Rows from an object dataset
start
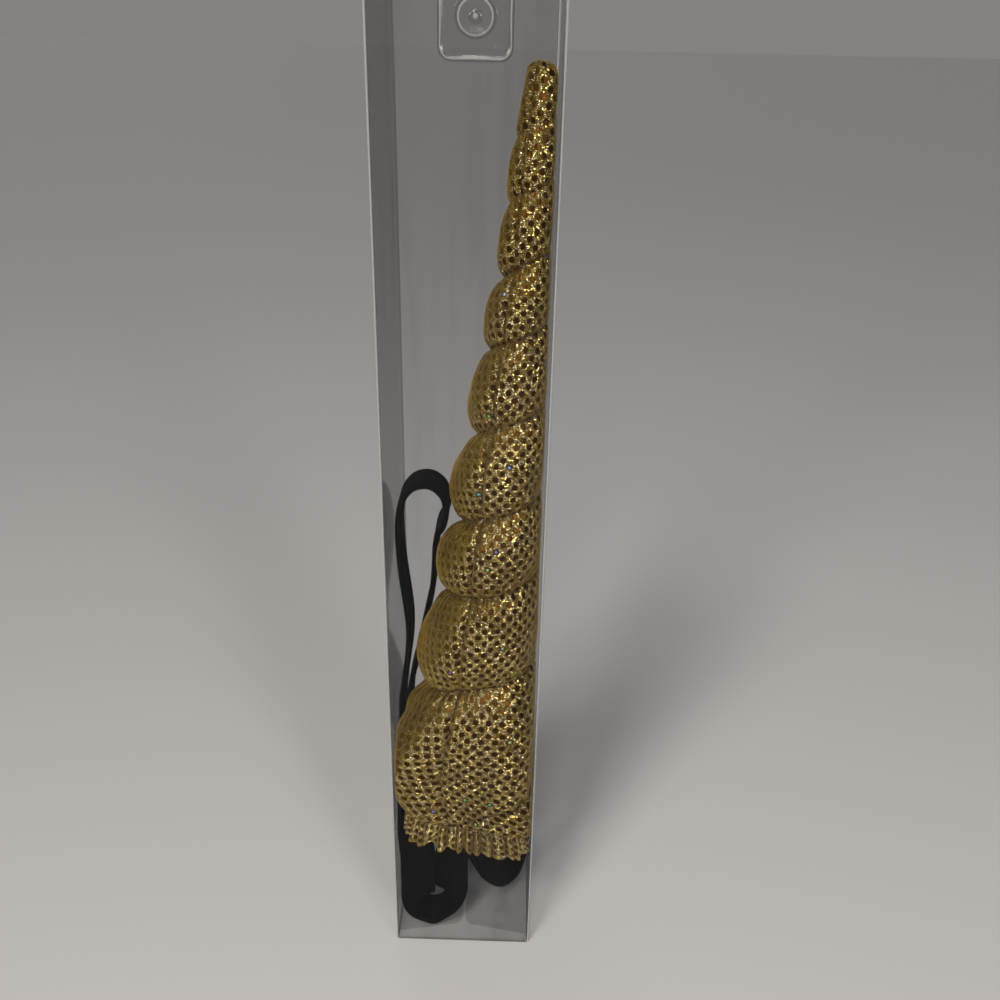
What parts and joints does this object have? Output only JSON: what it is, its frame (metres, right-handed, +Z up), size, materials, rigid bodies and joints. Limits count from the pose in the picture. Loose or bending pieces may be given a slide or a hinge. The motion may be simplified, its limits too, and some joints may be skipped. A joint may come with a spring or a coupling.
{
  "type": "unicorn horn headband in a clear box",
  "caption": "Stuffed gold cloth horn wound into spiral bulges, on a black elastic headband, folded into a tall clear box with a hinged lid.",
  "frame": {"origin": "middle of the underside of the box", "axes": "+Z up along the box and the horn, -Y towards the box's front"},
  "size_m": [0.05, 0.057, 0.34],
  "materials": {
    "gold_cloth": "metallic cloth with small round mirror dots",
    "black_elastic": "matte woven elastic",
    "clear_sheet": "clear gloss",
    "clear_moulding": "clear gloss"
  },
  "bodies": {
    "box": {"horn_body": "gold_cloth", "horn_hem": "gold_cloth", "headband_elastic": "black_elastic", "box_body": "clear_sheet", "floor_flap_left": "clear_sheet", "floor_flap_right": "clear_sheet", "rear_pad": "clear_moulding"},
    "lid": {"box_lid": "clear_sheet"}
  },
  "joints": [
    {"name": "lid_hinge", "type": "hinge", "parent": "box", "child": "lid", "pos_m": [0, 0.0283, 0.3398], "axis": [-1, 0, 0], "range_deg": [0, 180]}
  ]
}
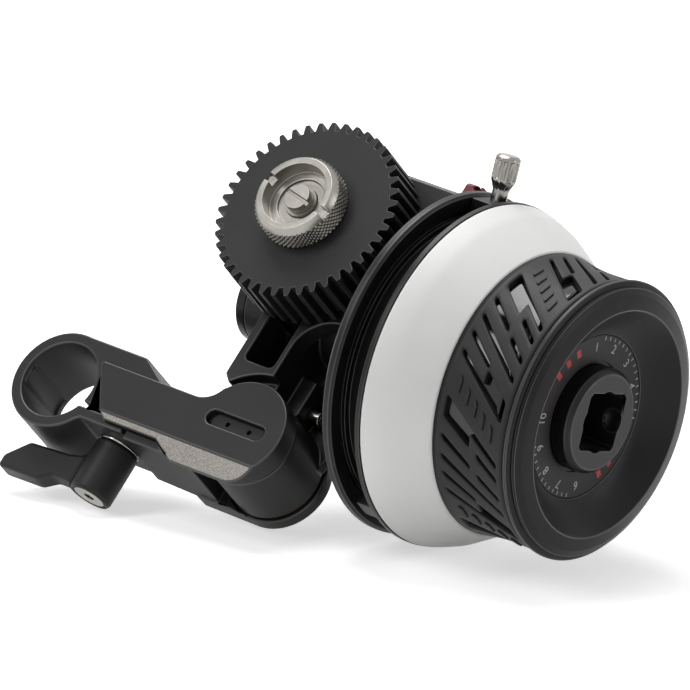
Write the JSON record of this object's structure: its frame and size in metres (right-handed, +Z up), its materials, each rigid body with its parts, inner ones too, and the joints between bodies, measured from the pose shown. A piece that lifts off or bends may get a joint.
end
Copy the material above back out, exactly as written.

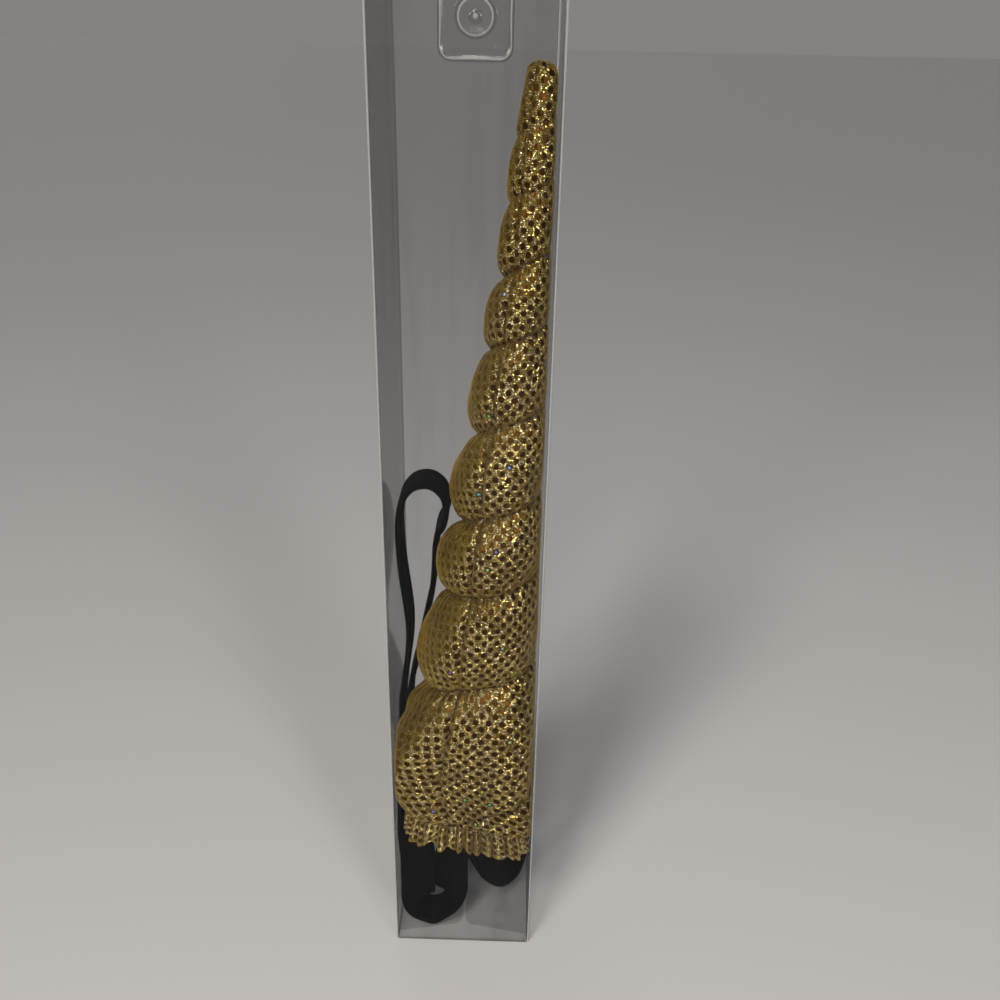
What parts and joints does this object have? Output only JSON: what it is, its frame (metres, right-handed, +Z up), size, materials, rigid bodies and joints. Limits count from the pose in the picture. Loose or bending pieces may be given a slide or a hinge. The motion may be simplified, its limits too, and some joints may be skipped. A joint may come with a spring or a coupling.
{
  "type": "unicorn horn headband in a clear box",
  "caption": "Stuffed gold cloth horn wound into spiral bulges, on a black elastic headband, folded into a tall clear box with a hinged lid.",
  "frame": {"origin": "middle of the underside of the box", "axes": "+Z up along the box and the horn, -Y towards the box's front"},
  "size_m": [0.05, 0.057, 0.34],
  "materials": {
    "gold_cloth": "metallic cloth with small round mirror dots",
    "black_elastic": "matte woven elastic",
    "clear_sheet": "clear gloss",
    "clear_moulding": "clear gloss"
  },
  "bodies": {
    "box": {"horn_body": "gold_cloth", "horn_hem": "gold_cloth", "headband_elastic": "black_elastic", "box_body": "clear_sheet", "floor_flap_left": "clear_sheet", "floor_flap_right": "clear_sheet", "rear_pad": "clear_moulding"},
    "lid": {"box_lid": "clear_sheet"}
  },
  "joints": [
    {"name": "lid_hinge", "type": "hinge", "parent": "box", "child": "lid", "pos_m": [0, 0.0283, 0.3398], "axis": [-1, 0, 0], "range_deg": [0, 180]}
  ]
}
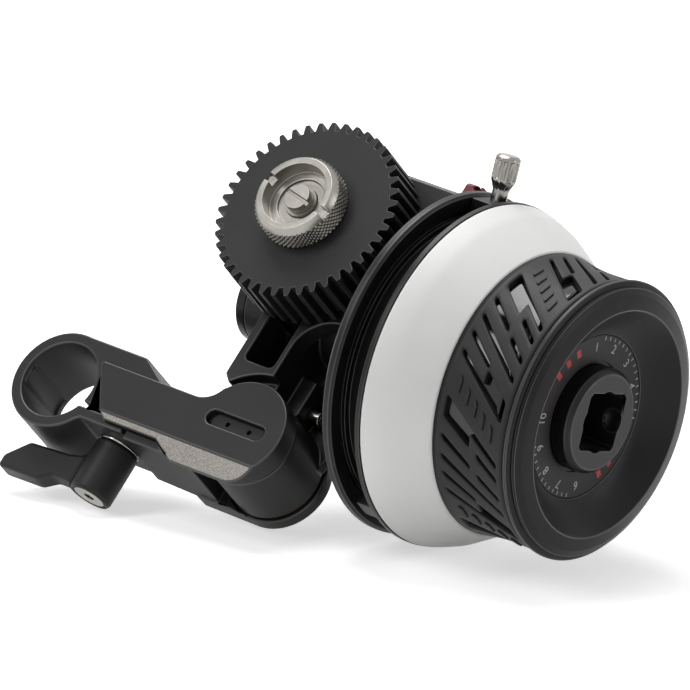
Write the JSON record of this object's structure: its frame and size in metres (right-handed, +Z up), its materials, each rigid body with its parts, inner ones too, and the joints between bodies, measured from the pose shown. A piece that lifts off or bends may get a joint.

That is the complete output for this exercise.